■ **EXERCISE OBJECTIVE**
Write out the whole listing again, exactly.

■ **Lines of data**
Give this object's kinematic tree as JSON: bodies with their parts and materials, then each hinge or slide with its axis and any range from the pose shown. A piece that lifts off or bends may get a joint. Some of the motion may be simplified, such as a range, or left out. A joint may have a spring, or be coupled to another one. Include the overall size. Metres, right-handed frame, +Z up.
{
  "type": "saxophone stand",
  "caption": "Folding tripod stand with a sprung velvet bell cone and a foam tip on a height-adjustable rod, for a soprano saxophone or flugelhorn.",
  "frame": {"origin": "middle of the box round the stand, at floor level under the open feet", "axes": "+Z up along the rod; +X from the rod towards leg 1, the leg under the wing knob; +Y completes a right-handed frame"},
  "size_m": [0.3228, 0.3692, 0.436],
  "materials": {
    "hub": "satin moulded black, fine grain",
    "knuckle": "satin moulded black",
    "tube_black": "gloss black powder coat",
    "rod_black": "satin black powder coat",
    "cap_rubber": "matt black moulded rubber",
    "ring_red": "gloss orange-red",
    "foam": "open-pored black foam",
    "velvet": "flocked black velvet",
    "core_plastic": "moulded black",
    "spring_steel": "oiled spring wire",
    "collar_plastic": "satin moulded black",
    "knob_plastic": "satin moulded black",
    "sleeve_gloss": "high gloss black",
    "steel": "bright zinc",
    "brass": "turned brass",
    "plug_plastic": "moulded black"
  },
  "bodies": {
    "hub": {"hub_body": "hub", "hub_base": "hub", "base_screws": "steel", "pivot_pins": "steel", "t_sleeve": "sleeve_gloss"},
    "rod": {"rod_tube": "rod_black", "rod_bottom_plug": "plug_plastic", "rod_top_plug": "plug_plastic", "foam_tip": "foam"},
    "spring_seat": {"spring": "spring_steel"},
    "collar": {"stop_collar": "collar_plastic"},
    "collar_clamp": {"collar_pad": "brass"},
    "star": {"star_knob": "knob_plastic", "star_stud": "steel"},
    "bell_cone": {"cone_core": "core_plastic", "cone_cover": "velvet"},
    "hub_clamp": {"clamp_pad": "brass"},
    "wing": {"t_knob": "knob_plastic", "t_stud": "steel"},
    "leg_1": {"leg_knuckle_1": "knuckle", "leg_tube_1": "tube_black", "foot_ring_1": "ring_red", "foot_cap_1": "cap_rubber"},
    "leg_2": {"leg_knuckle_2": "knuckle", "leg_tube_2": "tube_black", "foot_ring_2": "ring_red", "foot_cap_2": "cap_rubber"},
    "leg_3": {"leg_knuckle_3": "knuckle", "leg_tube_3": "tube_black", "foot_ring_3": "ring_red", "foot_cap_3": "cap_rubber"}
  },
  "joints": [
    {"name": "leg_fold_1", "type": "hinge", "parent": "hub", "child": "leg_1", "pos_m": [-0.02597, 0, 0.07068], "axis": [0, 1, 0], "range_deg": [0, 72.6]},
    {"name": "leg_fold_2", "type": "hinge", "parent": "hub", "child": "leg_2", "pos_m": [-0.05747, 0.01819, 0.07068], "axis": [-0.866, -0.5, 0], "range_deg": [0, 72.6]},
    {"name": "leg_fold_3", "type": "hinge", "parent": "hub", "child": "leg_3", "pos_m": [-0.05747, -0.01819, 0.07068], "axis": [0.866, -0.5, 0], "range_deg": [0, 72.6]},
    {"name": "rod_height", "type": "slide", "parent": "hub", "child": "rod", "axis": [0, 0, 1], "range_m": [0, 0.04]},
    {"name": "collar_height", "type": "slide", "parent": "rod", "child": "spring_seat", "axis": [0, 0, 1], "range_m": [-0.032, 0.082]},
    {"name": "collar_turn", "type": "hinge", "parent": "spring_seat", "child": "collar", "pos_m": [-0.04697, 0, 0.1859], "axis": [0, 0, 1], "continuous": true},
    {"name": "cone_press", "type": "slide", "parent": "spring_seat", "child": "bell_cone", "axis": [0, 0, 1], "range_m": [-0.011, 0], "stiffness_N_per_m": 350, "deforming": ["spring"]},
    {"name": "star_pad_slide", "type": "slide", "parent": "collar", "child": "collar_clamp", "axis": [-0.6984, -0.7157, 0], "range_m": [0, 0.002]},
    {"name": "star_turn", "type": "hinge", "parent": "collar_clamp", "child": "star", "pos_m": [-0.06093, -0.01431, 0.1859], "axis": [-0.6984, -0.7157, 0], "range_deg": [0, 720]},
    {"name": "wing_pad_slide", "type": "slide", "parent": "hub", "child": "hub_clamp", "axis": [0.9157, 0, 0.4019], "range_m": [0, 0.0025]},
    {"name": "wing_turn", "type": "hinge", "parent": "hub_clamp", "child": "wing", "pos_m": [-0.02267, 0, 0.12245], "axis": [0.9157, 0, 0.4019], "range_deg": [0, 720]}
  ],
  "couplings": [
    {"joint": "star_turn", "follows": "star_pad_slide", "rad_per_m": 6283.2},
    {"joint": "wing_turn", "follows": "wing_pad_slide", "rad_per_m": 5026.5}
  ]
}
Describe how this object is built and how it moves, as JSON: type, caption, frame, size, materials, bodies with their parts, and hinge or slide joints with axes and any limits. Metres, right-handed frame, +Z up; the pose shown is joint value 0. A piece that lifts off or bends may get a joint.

■ **OUTPUT OF THE TASK**
Give this object's kinematic tree as JSON: bodies with their parts and materials, then each hinge or slide with its axis and any range from the pose shown. A piece that lifts off or bends may get a joint. Some of the motion may be simplified, such as a range, or left out. A joint may have a spring, or be coupled to another one. Include the overall size. Metres, right-handed frame, +Z up.
{
  "type": "saxophone stand",
  "caption": "Folding tripod stand with a sprung velvet bell cone and a foam tip on a height-adjustable rod, for a soprano saxophone or flugelhorn.",
  "frame": {"origin": "middle of the box round the stand, at floor level under the open feet", "axes": "+Z up along the rod; +X from the rod towards leg 1, the leg under the wing knob; +Y completes a right-handed frame"},
  "size_m": [0.3228, 0.3692, 0.436],
  "materials": {
    "hub": "satin moulded black, fine grain",
    "knuckle": "satin moulded black",
    "tube_black": "gloss black powder coat",
    "rod_black": "satin black powder coat",
    "cap_rubber": "matt black moulded rubber",
    "ring_red": "gloss orange-red",
    "foam": "open-pored black foam",
    "velvet": "flocked black velvet",
    "core_plastic": "moulded black",
    "spring_steel": "oiled spring wire",
    "collar_plastic": "satin moulded black",
    "knob_plastic": "satin moulded black",
    "sleeve_gloss": "high gloss black",
    "steel": "bright zinc",
    "brass": "turned brass",
    "plug_plastic": "moulded black"
  },
  "bodies": {
    "hub": {"hub_body": "hub", "hub_base": "hub", "base_screws": "steel", "pivot_pins": "steel", "t_sleeve": "sleeve_gloss"},
    "rod": {"rod_tube": "rod_black", "rod_bottom_plug": "plug_plastic", "rod_top_plug": "plug_plastic", "foam_tip": "foam"},
    "spring_seat": {"spring": "spring_steel"},
    "collar": {"stop_collar": "collar_plastic"},
    "collar_clamp": {"collar_pad": "brass"},
    "star": {"star_knob": "knob_plastic", "star_stud": "steel"},
    "bell_cone": {"cone_core": "core_plastic", "cone_cover": "velvet"},
    "hub_clamp": {"clamp_pad": "brass"},
    "wing": {"t_knob": "knob_plastic", "t_stud": "steel"},
    "leg_1": {"leg_knuckle_1": "knuckle", "leg_tube_1": "tube_black", "foot_ring_1": "ring_red", "foot_cap_1": "cap_rubber"},
    "leg_2": {"leg_knuckle_2": "knuckle", "leg_tube_2": "tube_black", "foot_ring_2": "ring_red", "foot_cap_2": "cap_rubber"},
    "leg_3": {"leg_knuckle_3": "knuckle", "leg_tube_3": "tube_black", "foot_ring_3": "ring_red", "foot_cap_3": "cap_rubber"}
  },
  "joints": [
    {"name": "leg_fold_1", "type": "hinge", "parent": "hub", "child": "leg_1", "pos_m": [-0.02597, 0, 0.07068], "axis": [0, 1, 0], "range_deg": [0, 72.6]},
    {"name": "leg_fold_2", "type": "hinge", "parent": "hub", "child": "leg_2", "pos_m": [-0.05747, 0.01819, 0.07068], "axis": [-0.866, -0.5, 0], "range_deg": [0, 72.6]},
    {"name": "leg_fold_3", "type": "hinge", "parent": "hub", "child": "leg_3", "pos_m": [-0.05747, -0.01819, 0.07068], "axis": [0.866, -0.5, 0], "range_deg": [0, 72.6]},
    {"name": "rod_height", "type": "slide", "parent": "hub", "child": "rod", "axis": [0, 0, 1], "range_m": [0, 0.04]},
    {"name": "collar_height", "type": "slide", "parent": "rod", "child": "spring_seat", "axis": [0, 0, 1], "range_m": [-0.032, 0.082]},
    {"name": "collar_turn", "type": "hinge", "parent": "spring_seat", "child": "collar", "pos_m": [-0.04697, 0, 0.1859], "axis": [0, 0, 1], "continuous": true},
    {"name": "cone_press", "type": "slide", "parent": "spring_seat", "child": "bell_cone", "axis": [0, 0, 1], "range_m": [-0.011, 0], "stiffness_N_per_m": 350, "deforming": ["spring"]},
    {"name": "star_pad_slide", "type": "slide", "parent": "collar", "child": "collar_clamp", "axis": [-0.6984, -0.7157, 0], "range_m": [0, 0.002]},
    {"name": "star_turn", "type": "hinge", "parent": "collar_clamp", "child": "star", "pos_m": [-0.06093, -0.01431, 0.1859], "axis": [-0.6984, -0.7157, 0], "range_deg": [0, 720]},
    {"name": "wing_pad_slide", "type": "slide", "parent": "hub", "child": "hub_clamp", "axis": [0.9157, 0, 0.4019], "range_m": [0, 0.0025]},
    {"name": "wing_turn", "type": "hinge", "parent": "hub_clamp", "child": "wing", "pos_m": [-0.02267, 0, 0.12245], "axis": [0.9157, 0, 0.4019], "range_deg": [0, 720]}
  ],
  "couplings": [
    {"joint": "star_turn", "follows": "star_pad_slide", "rad_per_m": 6283.2},
    {"joint": "wing_turn", "follows": "wing_pad_slide", "rad_per_m": 5026.5}
  ]
}
Describe how this object is built and how it moves, as JSON: type, caption, frame, size, materials, bodies with their parts, and hinge or slide joints with axes and any limits. Metres, right-handed frame, +Z up; the pose shown is joint value 0. A piece that lifts off or bends may get a joint.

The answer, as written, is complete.